Lawsuits may seal important facts about West blast

WEST, Texas (AP) — Valuable health and safety information about the 2013 fertilizer plant explosion in West could be hidden from the public forever because a judge has approved confidentiality agreements for more than a dozen lawsuits relating to the case.

The agreements given approval by state District Judge Jim Meyer were requested by attorneys involved in at least 15 separate lawsuits. The result is that lawyers can label as confidential virtually all information uncovered as they prepare for trial.

“I’ve read hundreds of these. I read them all the time,” Richard Zitrin, a law professor who has testified before the U.S. Senate about secrecy in the courts, told The Dallas Morning News (http://bit.ly/1ziXCoL ). “These are some of the most outrageous examples I have ever seen.
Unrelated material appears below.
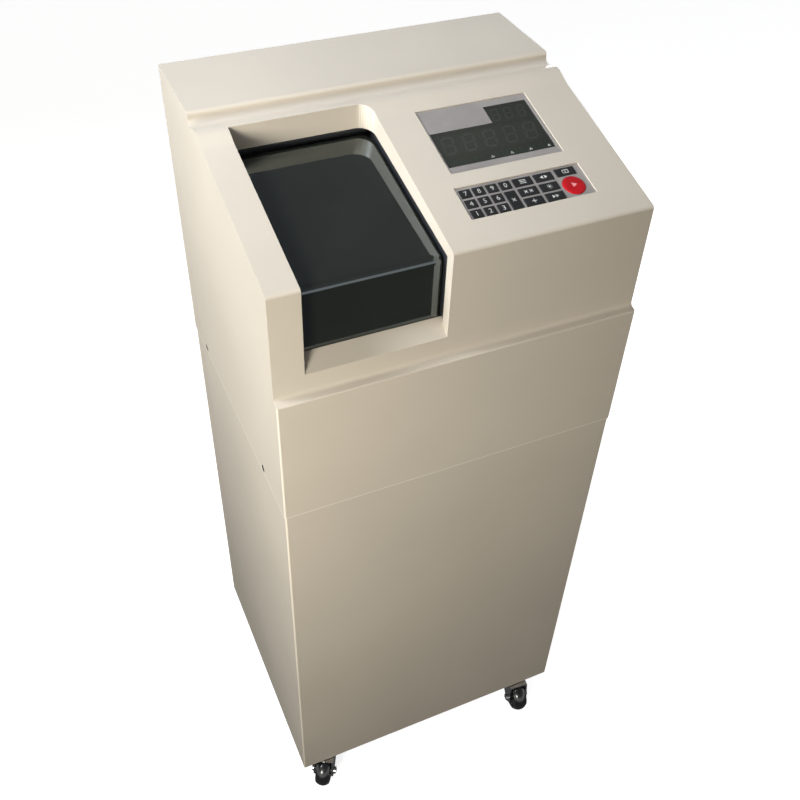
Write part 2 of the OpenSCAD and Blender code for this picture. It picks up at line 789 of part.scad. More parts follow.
// The three-pole mains inlet and the switch housing stand side by side
module power_inlet() {
  pocket_deep = 20;
  pin_at = [[-7, -2], [7, -2], [0, 3.5]];
  split = 101.8;
  split_gap = 0.4;
  color(black) at_cabinet() {
    panel_box(inlet_at, [29.2, 22.4], [24, 17], pocket_deep, split + split_gap, inlet_at[0] + 20);
    for (p = pin_at)
      translate([inlet_at[0] + p[0] - 1, body_d - cabinet_in - pocket_deep - 1, inlet_at[1] + p[1] - 2])
        cube([2, 11, 4]);
    panel_box(switch_at, [20.6, 27.4], [19.6, 23.8], pocket_deep, switch_at[0] - 14, split);
  }
}

module power_switch() {
  tilt = 8;
  w = 19;
  color(black) at_cabinet()
    translate([switch_at[0], body_d - cabinet_in - rocker_in, switch_at[1]]) rotate([-tilt, 0, 0]) difference() {
      translate([-w / 2, 0, 0]) rotate([0, 90, 0]) cylinder(h = w, r = 11.5);
      translate([-20, -30, -20]) cube([40, 26, 40]);
      translate([-20, 5.2, -20]) cube([40, 30, 40]);
    }
}

// ---- casters ----

module at_caster(i) {
  p = caster_xy(i);
  translate([p[0], p[1], 0]) rotate([0, 0, -90 - caster_turn[i]]) children();
}

module caster_plates() {
  color(steel) for (i = [0:3]) {
    p = caster_xy(i);
    translate([p[0], p[1], 0]) {
      translate([-caster_size / 2, -caster_size / 2, plate_top - 2.5]) cube([caster_size, caster_size, 2.5]);
      translate([0, 0, race_z]) cylinder(h = plate_top - race_z - 1, r = 19);
      translate([0, 0, crown_z - 2.5]) cylinder(h = race_z - crown_z + 3, r = king_r);
      translate([0, 0, crown_z - 3.4]) cylinder(h = 3.1, r = 8);
    }
  }
}

module fork(i) {
  boss_r = 9.5;
  color(steel) at_caster(i) difference() {
    union() {
      translate([0, 0, crown_z]) cylinder(h = fork_top - crown_z, r = 18);
      translate([0, -leg_in - leg_t, crown_z]) cube([trail + 4, 2 * (leg_in + leg_t), 2.5]);
      for (side = [0, 1])
        translate([0, side == 0 ? -leg_in : leg_in + leg_t, 0]) rotate([90, 0, 0]) linear_extrude(leg_t) {
          translate([trail, wheel_r]) circle(boss_r);
          polygon([
            [-10, crown_z + 2.5], [trail + 4, crown_z + 2.5], [trail + boss_r, wheel_r + 1],
            [trail, wheel_r - boss_r + 2], [trail - boss_r + 1.5, wheel_r - 4], [4, crown_z - 8], [-10, crown_z - 2]]);
        }
      translate([trail, leg_in + leg_t + 4, wheel_r]) rotate([90, 0, 0]) cylinder(h = 2 * (leg_in + leg_t) + 8, r = axle_r);
      for (side = [-1, 1])
        translate([trail, side * (leg_in + leg_t + 1.5) + 1.6, wheel_r]) rotate([90, 0, 0]) cylinder(h = 3.2, r = 5.5);
    }
    translate([0, 0, crown_z - 1]) cylinder(h = 20, r = king_r + run_fit);
  }
}

// Half section of the wheel in (distance from the axle, distance across)
module wheel_section() {
  half = wheel_w / 2;
  hub = leg_in - 0.4;
  span = asin(half / crown_r);
  polygon(concat(
    [[axle_r + run_fit, -hub], [7, -hub], [8, -half + 4.5], [18.5, -half + 3.5], [19.5, -half]],
    arc([wheel_r - crown_r, 0], crown_r, -span, span, 8),
    [[19.5, half], [18.5, half - 3.5], [8, half - 4.5], [7, hub], [axle_r + run_fit, hub]]));
}

module wheel(i) {
  color(black) at_caster(i) translate([trail, 0, wheel_r]) rotate([90, 0, 0])
    rotate_extrude($fn = 96) wheel_section();
}

cabinet_shell();
base_pan();
rear_panel();
deck_frame();
head_casing();
casing_screws();
display_plate();
display_window();
led_digits();
panel_board();
keypad_plate();
key_cap("key_7");  // key_7
key_cap("key_8");  // key_8
key_cap("key_9");  // key_9
key_cap("key_0");  // key_0
key_cap("key_batch");  // key_batch
key_cap("key_mode");  // key_mode
key_cap("key_preset");  // key_preset
key_cap("key_4");  // key_4
key_cap("key_5");  // key_5
key_cap("key_6");  // key_6
key_cap("key_clear");  // key_clear
key_cap("key_all_clear");  // key_all_clear
key_cap("key_uv");  // key_uv
key_cap("key_1");  // key_1
key_cap("key_2");  // key_2
key_cap("key_3");  // key_3
key_cap("key_add");  // key_add
key_cap("key_speed");  // key_speed
start_button();
bay_liner();
cover();
cover_bracket();
cover_pin();
turret();
spindle(0);  // spindle_1
spindle(1);  // spindle_2
spindle(2);  // spindle_3
spindle(3);  // spindle_4
note_clamp();
turret_pulley();
motor_pulley();
drive_belt();
drive_bracket();
drive_motor();
vacuum_pump();
vacuum_hose();
control_board();
power_supply();
power_inlet();
power_switch();
caster_plates();
fork(0);  // fork_front_left
fork(1);  // fork_front_right
fork(2);  // fork_rear_left
fork(3);  // fork_rear_right
wheel(0);  // wheel_front_left
wheel(1);  // wheel_front_right
wheel(2);  // wheel_rear_left
wheel(3);  // wheel_rear_right
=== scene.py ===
"""Looks for the floor-standing banknote bundle counter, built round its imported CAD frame."""
import json
import math

import bmesh
import bpy
from mathutils import Matrix, Vector

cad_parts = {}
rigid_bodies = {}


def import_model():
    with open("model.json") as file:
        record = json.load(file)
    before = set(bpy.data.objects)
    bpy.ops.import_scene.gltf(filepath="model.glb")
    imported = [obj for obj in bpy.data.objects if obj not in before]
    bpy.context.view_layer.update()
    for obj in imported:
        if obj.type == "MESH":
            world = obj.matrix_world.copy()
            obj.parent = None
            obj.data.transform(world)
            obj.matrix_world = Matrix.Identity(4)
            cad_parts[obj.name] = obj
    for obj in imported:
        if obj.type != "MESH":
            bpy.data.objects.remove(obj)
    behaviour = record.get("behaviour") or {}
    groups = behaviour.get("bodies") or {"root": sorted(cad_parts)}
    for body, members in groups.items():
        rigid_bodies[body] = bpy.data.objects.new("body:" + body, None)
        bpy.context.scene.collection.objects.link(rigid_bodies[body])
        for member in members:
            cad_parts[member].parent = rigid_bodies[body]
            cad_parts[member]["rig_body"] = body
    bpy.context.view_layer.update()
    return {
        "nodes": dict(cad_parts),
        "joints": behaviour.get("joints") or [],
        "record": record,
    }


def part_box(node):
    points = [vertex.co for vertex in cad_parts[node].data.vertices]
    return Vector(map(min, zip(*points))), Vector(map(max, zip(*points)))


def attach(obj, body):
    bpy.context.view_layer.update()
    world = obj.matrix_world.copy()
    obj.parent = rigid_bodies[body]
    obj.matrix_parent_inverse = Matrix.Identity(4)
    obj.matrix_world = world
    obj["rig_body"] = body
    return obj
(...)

It is completely unlimited.”

The information could include more details about injuries, safety testing of the fertilizer that exploded and what the city knew about the dangers posed by the West Fertilizer Co.

Fifteen people were killed in the April 2013 blast and hundreds injured.

Confidentiality agreements are common, but keeping secrets in lawsuits can have consequences for public health and safety. Products ranging from unsafe medicines to defective automobile tires and, more recently, faulty auto ignition switches have harmed the public while secrecy approved by the courts helped hide the dangers.

Legal scholars note that taxpayers cover the cost for the courts in which lawsuits are tried, which means the information found in those suits should be in the public domain.

“We may never know why the plant blew up, but the lawyers may,” said Dustin Benham, a law professor at Texas Tech University School of Law. Or the lawyers suing “may turn up absolutely nothing.” That fact could remain hidden, too, he said.

“I think the public would find it shocking that a court-sanctioned protective order keeps us from understanding what happened in West,” said Benham, who studies court secrecy.

John McCoy, a Wisconsin attorney defending Adair Grain, which owns the West fertilizer plant, said the fertilizer manufacturers and the attorneys for the victims drafted the agreements. The other lawyers made sure the agreements “didn’t hamper our ability to do what we need in the case.”